__DATA FOR THE TASK__:
——

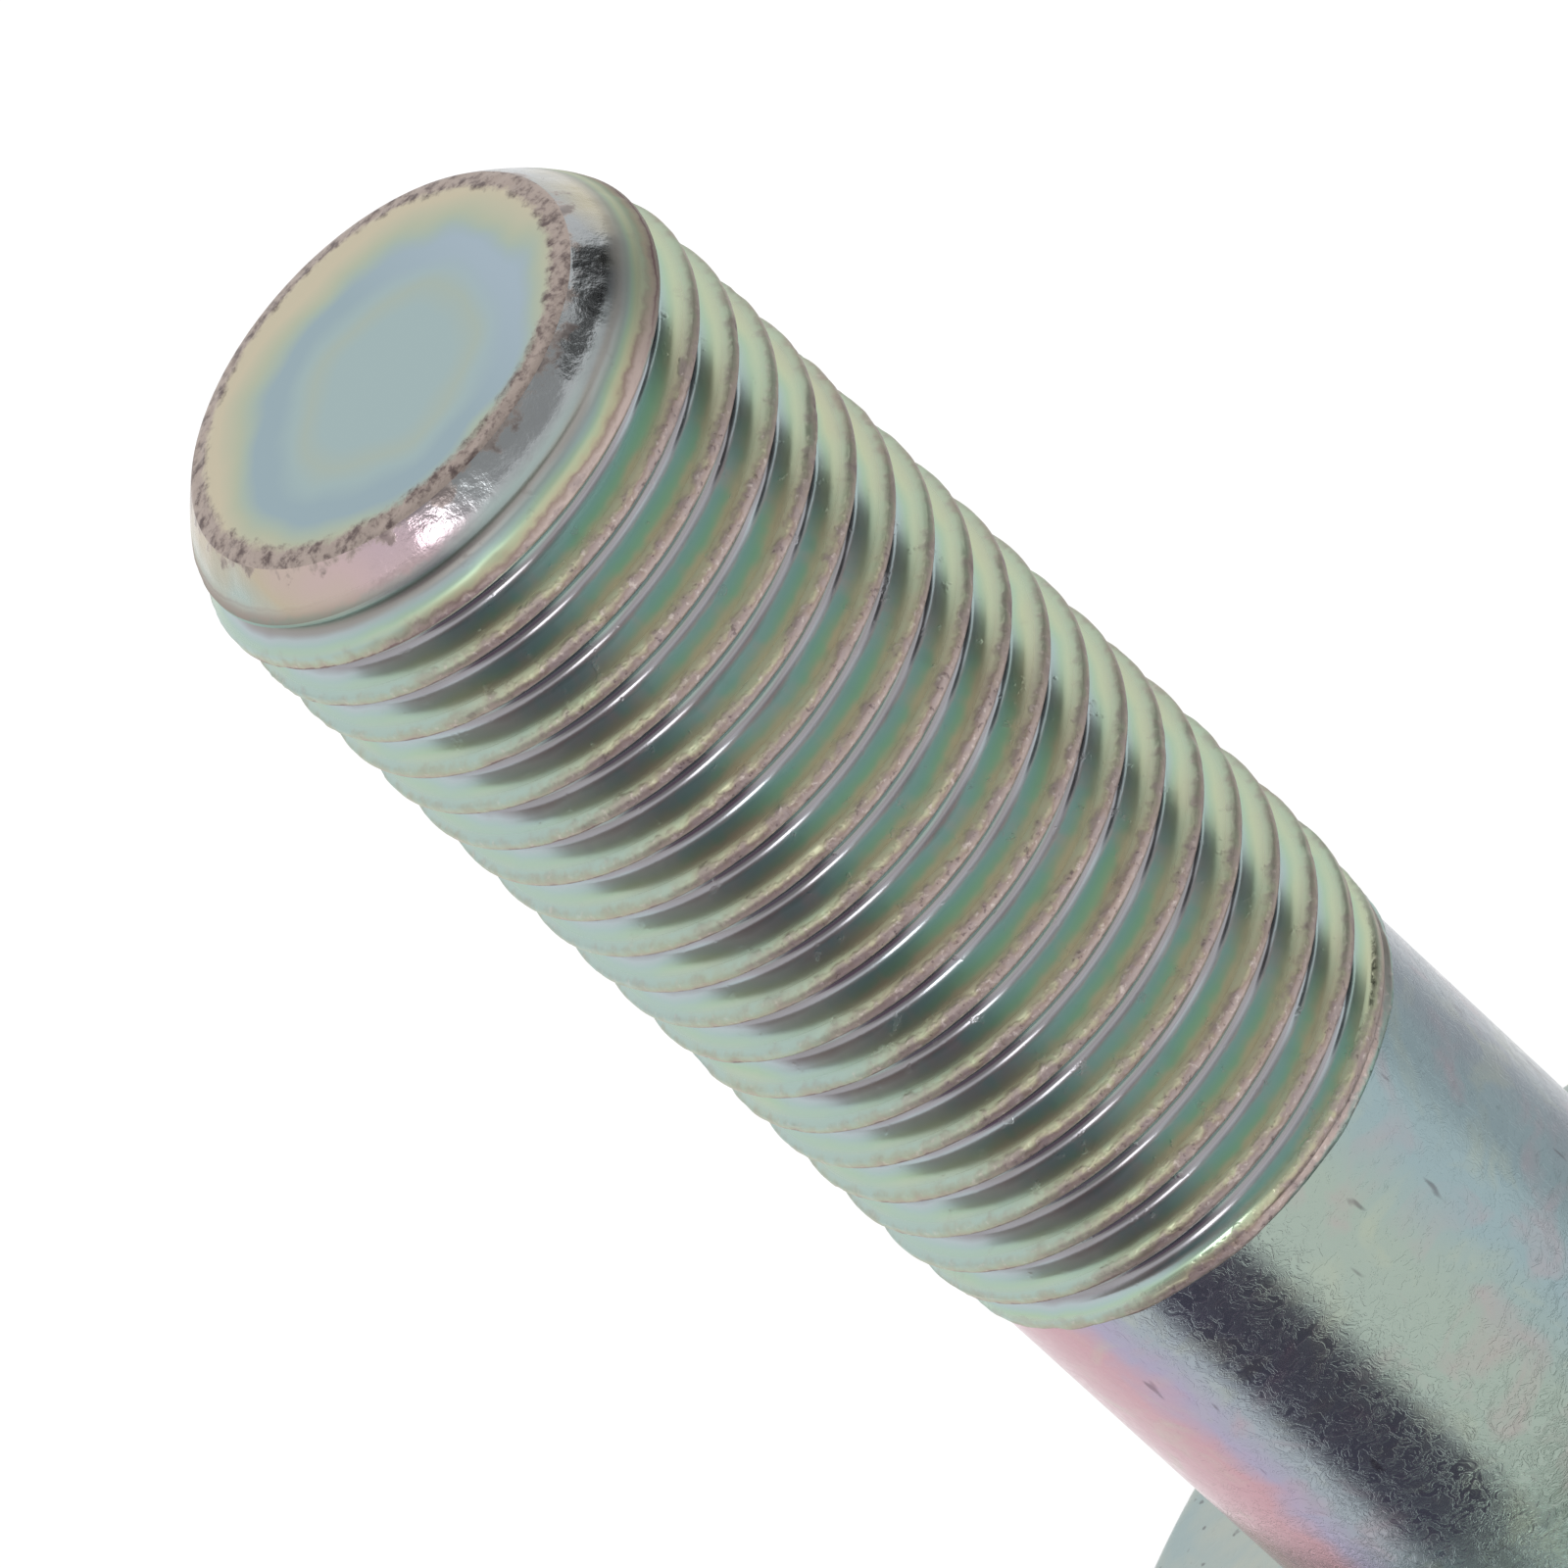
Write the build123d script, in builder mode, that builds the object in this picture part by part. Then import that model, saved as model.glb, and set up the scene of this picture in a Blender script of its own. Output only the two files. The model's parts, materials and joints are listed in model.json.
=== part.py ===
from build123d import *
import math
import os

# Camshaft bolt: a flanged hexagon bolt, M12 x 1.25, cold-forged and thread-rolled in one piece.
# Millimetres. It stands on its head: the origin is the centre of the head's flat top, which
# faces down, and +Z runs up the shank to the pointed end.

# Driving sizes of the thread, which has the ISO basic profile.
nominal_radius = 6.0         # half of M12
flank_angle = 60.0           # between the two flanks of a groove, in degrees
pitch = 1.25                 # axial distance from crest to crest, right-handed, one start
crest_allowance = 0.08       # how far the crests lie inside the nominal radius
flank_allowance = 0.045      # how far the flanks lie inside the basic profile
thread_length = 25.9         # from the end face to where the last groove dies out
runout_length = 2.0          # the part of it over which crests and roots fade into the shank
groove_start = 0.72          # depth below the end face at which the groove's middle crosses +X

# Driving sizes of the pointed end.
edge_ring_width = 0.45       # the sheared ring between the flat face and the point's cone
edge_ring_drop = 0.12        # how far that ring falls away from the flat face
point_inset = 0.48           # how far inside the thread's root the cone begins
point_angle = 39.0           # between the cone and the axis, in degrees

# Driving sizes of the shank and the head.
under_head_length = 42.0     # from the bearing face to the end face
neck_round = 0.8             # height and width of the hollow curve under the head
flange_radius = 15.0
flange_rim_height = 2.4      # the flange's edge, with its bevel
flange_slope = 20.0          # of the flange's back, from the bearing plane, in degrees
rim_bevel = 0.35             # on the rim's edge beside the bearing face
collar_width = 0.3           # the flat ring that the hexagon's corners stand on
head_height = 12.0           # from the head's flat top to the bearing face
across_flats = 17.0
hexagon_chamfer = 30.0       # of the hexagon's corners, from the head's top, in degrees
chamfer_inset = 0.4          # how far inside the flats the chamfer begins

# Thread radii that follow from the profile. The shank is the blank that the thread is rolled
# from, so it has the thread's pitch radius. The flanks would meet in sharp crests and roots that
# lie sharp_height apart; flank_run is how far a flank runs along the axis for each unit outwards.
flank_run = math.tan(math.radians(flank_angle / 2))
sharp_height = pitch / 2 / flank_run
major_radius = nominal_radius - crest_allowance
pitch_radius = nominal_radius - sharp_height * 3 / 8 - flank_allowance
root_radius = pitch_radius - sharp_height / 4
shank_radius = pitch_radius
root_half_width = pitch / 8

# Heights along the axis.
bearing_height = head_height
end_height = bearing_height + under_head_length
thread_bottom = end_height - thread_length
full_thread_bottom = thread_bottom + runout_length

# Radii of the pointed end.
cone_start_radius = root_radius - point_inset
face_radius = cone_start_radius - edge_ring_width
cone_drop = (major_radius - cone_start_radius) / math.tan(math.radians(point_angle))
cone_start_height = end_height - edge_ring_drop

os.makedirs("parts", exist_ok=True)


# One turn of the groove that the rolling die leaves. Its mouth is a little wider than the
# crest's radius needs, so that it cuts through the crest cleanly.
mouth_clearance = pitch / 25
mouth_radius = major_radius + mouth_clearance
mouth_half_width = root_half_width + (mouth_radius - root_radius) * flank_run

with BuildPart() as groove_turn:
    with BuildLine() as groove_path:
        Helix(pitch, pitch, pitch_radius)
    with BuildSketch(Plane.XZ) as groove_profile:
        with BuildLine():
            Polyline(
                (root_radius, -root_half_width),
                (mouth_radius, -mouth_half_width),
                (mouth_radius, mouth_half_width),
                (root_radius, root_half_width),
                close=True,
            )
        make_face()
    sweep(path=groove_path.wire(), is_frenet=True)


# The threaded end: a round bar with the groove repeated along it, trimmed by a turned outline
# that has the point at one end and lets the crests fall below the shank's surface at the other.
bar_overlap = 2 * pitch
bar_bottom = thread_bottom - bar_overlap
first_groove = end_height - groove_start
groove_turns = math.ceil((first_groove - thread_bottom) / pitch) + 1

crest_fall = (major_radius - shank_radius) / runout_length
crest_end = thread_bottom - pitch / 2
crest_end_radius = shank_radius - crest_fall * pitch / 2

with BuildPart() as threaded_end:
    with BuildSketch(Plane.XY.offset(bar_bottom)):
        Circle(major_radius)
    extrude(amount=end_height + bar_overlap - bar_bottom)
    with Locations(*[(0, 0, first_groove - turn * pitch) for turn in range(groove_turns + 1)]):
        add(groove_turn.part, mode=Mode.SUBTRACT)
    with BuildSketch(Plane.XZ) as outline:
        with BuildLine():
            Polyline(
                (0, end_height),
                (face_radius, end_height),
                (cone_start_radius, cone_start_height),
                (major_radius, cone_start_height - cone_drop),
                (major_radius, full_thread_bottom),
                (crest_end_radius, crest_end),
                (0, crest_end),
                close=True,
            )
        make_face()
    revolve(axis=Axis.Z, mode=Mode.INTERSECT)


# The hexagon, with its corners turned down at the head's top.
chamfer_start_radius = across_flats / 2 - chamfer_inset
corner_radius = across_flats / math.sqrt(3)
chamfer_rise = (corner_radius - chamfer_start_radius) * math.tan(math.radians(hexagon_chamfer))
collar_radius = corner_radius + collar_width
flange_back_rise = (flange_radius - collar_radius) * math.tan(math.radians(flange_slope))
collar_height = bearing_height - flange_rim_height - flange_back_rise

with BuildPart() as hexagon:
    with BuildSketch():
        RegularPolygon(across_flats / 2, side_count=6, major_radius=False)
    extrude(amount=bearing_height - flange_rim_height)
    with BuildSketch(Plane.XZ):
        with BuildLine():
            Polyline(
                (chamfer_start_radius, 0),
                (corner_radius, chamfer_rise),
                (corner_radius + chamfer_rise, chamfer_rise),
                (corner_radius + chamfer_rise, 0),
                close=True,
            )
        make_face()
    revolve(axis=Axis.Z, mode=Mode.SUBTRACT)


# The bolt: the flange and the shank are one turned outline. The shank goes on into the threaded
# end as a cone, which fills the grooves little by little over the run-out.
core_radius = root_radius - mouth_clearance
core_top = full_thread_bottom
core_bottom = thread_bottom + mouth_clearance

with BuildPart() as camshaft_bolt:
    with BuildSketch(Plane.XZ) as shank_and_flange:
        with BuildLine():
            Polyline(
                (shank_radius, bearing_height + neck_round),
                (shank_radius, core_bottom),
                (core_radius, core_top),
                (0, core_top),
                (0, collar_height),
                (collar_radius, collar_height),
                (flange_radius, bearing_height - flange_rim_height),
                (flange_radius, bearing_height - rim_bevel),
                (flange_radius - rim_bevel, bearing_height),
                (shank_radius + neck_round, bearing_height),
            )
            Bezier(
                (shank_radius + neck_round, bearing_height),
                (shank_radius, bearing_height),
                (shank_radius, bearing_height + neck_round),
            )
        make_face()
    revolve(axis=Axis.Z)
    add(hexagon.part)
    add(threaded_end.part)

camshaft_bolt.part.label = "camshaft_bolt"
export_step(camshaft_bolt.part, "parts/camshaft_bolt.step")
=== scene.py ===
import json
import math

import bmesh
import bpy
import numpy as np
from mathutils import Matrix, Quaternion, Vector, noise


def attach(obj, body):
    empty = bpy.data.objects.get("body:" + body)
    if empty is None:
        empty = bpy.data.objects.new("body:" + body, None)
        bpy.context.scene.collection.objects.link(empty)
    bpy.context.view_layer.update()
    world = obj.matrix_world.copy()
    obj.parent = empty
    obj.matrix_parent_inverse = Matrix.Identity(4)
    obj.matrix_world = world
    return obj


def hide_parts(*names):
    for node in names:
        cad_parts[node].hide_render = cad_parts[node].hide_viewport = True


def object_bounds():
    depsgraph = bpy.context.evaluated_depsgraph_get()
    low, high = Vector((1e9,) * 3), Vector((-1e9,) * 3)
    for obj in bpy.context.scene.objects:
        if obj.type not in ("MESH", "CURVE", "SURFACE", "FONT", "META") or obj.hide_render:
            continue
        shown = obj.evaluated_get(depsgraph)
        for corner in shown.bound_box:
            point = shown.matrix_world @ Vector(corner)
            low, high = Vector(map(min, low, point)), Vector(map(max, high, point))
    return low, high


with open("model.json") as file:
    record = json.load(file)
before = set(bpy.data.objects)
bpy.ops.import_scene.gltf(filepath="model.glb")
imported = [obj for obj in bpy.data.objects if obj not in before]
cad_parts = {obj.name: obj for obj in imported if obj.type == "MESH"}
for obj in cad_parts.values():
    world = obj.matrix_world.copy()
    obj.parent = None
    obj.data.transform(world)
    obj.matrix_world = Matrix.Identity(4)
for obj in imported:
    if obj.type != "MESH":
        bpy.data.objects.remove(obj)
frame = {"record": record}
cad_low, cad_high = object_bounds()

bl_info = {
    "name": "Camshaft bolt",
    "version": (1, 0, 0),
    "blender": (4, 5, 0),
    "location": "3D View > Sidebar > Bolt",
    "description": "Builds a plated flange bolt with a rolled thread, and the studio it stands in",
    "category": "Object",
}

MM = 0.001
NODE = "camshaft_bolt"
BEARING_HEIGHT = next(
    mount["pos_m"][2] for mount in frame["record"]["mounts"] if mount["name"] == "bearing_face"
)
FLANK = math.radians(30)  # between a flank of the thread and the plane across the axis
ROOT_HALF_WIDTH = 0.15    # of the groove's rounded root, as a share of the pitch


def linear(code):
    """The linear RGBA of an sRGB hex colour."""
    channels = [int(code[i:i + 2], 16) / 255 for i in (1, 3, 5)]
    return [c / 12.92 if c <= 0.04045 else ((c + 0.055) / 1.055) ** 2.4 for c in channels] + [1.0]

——

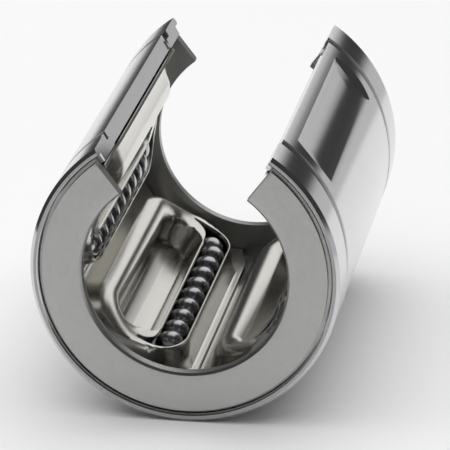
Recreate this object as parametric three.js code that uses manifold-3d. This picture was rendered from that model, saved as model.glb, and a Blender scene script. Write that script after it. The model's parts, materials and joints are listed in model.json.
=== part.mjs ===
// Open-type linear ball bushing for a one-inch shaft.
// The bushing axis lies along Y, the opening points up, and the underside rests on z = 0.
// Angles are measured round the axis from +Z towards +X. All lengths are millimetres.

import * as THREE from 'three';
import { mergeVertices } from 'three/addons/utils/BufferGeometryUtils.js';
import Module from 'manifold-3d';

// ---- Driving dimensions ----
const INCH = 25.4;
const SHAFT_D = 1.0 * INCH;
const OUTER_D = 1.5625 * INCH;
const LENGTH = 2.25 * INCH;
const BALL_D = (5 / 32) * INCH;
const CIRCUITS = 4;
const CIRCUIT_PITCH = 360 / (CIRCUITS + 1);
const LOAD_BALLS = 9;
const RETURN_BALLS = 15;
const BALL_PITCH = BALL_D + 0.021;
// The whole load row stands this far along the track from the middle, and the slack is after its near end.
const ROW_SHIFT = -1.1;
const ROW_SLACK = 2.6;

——

__PROBLEM__: In the listing above, locate the line with "add(hexagon.part)" and the line with "record = json.load(file)", then extract exactly those lines and every line between them, and nothing more.

__WRITTEN SOLUTION__:
    add(hexagon.part)
    add(threaded_end.part)

camshaft_bolt.part.label = "camshaft_bolt"
export_step(camshaft_bolt.part, "parts/camshaft_bolt.step")
=== scene.py ===
import json
import math

import bmesh
import bpy
import numpy as np
from mathutils import Matrix, Quaternion, Vector, noise


def attach(obj, body):
    empty = bpy.data.objects.get("body:" + body)
    if empty is None:
        empty = bpy.data.objects.new("body:" + body, None)
        bpy.context.scene.collection.objects.link(empty)
    bpy.context.view_layer.update()
    world = obj.matrix_world.copy()
    obj.parent = empty
    obj.matrix_parent_inverse = Matrix.Identity(4)
    obj.matrix_world = world
    return obj


def hide_parts(*names):
    for node in names:
        cad_parts[node].hide_render = cad_parts[node].hide_viewport = True


def object_bounds():
    depsgraph = bpy.context.evaluated_depsgraph_get()
    low, high = Vector((1e9,) * 3), Vector((-1e9,) * 3)
    for obj in bpy.context.scene.objects:
        if obj.type not in ("MESH", "CURVE", "SURFACE", "FONT", "META") or obj.hide_render:
            continue
        shown = obj.evaluated_get(depsgraph)
        for corner in shown.bound_box:
            point = shown.matrix_world @ Vector(corner)
            low, high = Vector(map(min, low, point)), Vector(map(max, high, point))
    return low, high


with open("model.json") as file:
    record = json.load(file)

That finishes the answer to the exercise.